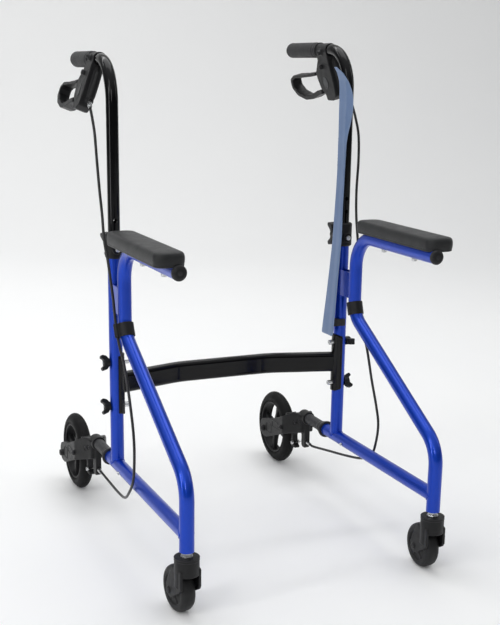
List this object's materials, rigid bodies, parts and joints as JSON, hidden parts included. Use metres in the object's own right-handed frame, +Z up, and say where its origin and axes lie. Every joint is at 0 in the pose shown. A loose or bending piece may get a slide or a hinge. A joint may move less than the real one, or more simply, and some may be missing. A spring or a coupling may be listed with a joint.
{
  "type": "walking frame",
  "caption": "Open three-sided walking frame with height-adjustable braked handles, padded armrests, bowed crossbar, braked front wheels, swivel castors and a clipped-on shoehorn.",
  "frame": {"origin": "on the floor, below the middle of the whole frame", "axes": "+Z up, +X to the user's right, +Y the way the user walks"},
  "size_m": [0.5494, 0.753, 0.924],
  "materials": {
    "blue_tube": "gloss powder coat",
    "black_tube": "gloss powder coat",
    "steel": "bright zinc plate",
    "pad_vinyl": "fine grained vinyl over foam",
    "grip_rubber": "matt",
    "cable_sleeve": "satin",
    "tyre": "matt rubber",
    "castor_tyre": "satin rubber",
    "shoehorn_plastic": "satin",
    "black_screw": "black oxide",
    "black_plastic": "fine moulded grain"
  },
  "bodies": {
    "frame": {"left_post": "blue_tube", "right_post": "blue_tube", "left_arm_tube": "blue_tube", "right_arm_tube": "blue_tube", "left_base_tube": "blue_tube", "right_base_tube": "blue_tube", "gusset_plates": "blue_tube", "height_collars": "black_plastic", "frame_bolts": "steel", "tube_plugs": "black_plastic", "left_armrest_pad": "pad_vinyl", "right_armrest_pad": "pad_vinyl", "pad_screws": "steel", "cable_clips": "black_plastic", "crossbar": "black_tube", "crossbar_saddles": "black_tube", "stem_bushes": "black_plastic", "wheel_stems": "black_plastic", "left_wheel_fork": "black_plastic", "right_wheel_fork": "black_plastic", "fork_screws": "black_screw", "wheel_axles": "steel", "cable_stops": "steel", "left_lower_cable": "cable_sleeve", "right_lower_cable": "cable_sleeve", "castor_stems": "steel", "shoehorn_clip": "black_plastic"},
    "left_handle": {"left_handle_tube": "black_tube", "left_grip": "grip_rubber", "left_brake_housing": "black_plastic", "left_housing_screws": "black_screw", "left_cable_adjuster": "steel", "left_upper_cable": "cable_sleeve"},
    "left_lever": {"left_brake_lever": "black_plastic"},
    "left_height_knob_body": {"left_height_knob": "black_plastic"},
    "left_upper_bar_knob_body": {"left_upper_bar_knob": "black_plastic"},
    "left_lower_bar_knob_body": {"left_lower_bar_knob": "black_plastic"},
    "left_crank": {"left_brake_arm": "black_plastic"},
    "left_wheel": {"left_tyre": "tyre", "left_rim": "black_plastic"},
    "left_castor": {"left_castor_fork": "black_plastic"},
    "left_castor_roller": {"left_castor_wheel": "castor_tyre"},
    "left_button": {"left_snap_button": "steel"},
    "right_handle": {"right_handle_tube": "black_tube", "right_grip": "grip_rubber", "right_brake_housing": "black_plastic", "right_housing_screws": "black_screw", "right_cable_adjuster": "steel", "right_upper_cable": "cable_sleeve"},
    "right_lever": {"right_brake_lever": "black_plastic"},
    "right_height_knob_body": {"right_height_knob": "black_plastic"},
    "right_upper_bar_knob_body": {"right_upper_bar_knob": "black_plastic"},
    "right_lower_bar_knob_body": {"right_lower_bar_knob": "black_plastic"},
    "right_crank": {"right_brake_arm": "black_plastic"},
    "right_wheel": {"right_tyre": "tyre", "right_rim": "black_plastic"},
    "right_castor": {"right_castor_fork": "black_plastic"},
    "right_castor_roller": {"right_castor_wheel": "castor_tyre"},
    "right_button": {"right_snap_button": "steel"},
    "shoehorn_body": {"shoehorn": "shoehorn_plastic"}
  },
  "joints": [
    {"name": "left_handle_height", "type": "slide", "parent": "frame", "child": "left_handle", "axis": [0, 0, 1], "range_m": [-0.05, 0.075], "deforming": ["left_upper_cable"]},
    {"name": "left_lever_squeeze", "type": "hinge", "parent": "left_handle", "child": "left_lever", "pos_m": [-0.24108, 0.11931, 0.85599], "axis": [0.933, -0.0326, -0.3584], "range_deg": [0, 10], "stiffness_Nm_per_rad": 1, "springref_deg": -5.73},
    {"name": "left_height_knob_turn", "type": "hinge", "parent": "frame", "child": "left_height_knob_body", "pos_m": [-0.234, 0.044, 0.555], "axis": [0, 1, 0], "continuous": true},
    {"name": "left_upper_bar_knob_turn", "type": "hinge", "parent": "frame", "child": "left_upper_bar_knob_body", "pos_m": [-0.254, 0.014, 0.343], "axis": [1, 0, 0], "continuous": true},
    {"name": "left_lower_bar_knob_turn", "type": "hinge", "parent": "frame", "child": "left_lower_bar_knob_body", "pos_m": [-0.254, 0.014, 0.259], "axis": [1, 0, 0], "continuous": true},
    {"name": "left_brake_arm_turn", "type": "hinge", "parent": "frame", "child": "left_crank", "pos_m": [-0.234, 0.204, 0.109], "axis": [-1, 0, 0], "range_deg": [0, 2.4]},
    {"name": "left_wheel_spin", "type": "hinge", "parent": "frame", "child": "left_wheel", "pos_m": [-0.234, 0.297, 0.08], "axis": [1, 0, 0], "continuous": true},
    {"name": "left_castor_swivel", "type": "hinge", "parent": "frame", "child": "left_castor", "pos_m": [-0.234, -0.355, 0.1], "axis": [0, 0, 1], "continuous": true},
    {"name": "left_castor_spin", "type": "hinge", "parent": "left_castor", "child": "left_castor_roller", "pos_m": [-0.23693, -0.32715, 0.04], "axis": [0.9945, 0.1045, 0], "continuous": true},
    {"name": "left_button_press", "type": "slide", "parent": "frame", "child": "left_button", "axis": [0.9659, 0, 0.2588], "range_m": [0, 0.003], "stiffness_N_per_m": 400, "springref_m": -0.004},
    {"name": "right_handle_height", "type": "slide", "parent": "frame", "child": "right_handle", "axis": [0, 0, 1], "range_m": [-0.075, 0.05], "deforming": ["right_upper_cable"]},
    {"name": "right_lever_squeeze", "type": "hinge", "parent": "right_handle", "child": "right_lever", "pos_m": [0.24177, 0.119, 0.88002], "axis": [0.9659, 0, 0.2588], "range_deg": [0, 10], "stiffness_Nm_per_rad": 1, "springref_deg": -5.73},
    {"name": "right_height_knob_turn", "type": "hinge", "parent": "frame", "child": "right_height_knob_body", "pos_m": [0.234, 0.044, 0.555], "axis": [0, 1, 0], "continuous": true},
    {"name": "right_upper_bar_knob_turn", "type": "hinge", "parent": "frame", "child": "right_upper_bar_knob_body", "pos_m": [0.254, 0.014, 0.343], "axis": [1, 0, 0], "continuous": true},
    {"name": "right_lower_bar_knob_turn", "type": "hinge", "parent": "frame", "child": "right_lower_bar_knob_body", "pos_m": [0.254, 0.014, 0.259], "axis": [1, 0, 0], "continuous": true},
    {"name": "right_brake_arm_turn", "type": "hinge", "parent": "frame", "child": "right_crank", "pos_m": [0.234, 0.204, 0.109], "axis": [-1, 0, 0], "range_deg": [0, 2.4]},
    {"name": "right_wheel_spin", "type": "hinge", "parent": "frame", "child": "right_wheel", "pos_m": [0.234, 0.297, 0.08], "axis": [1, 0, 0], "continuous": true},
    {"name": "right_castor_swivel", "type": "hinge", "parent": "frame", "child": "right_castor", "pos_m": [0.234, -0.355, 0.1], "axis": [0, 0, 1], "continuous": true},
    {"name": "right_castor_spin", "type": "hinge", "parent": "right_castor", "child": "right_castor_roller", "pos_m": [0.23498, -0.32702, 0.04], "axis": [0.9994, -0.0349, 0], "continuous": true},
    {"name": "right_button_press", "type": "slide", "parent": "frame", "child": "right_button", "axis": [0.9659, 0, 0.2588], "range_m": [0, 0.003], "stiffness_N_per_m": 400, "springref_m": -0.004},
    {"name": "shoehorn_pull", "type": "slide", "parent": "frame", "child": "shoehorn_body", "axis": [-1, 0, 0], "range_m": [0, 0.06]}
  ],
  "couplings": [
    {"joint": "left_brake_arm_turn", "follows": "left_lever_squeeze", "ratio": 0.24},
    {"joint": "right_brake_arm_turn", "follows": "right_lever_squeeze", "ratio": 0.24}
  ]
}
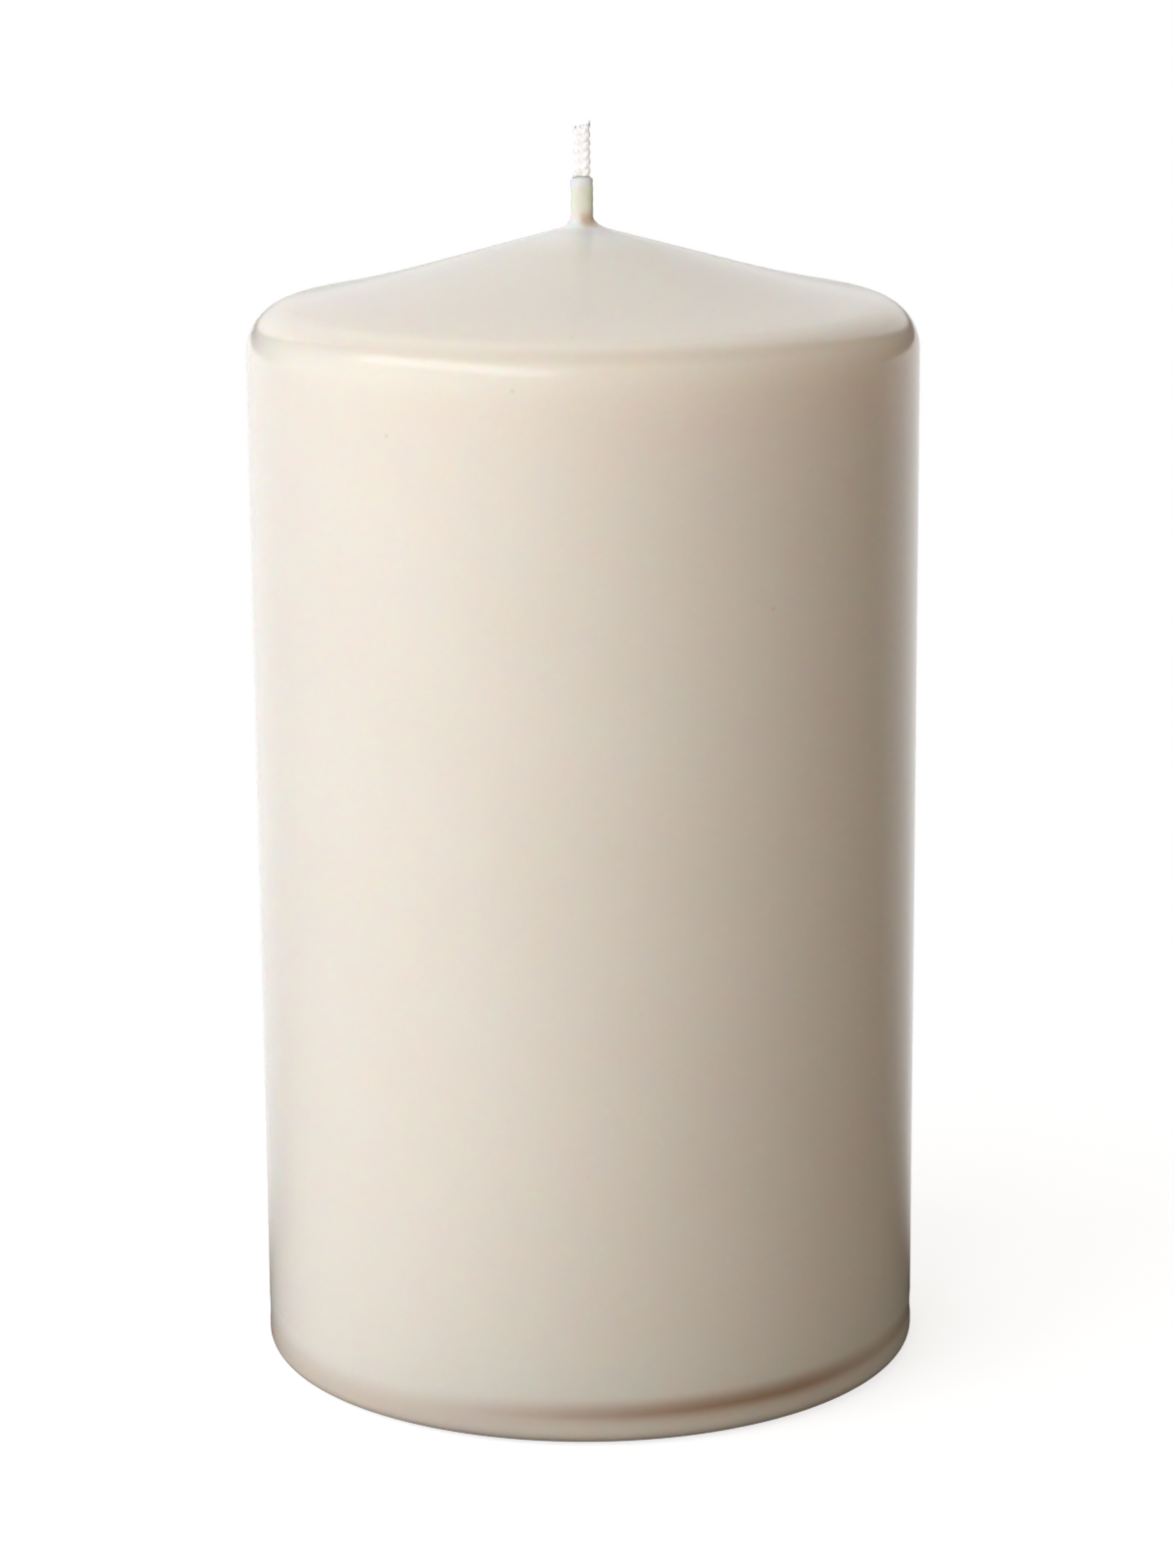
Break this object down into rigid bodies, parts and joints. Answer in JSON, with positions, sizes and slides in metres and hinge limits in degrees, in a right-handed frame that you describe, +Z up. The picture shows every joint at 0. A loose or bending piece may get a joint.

STATED EXERCISE
In the entries above, count each line that holds "piece". Give the total and nothing else.

SOLUTION TO THIS TASK
2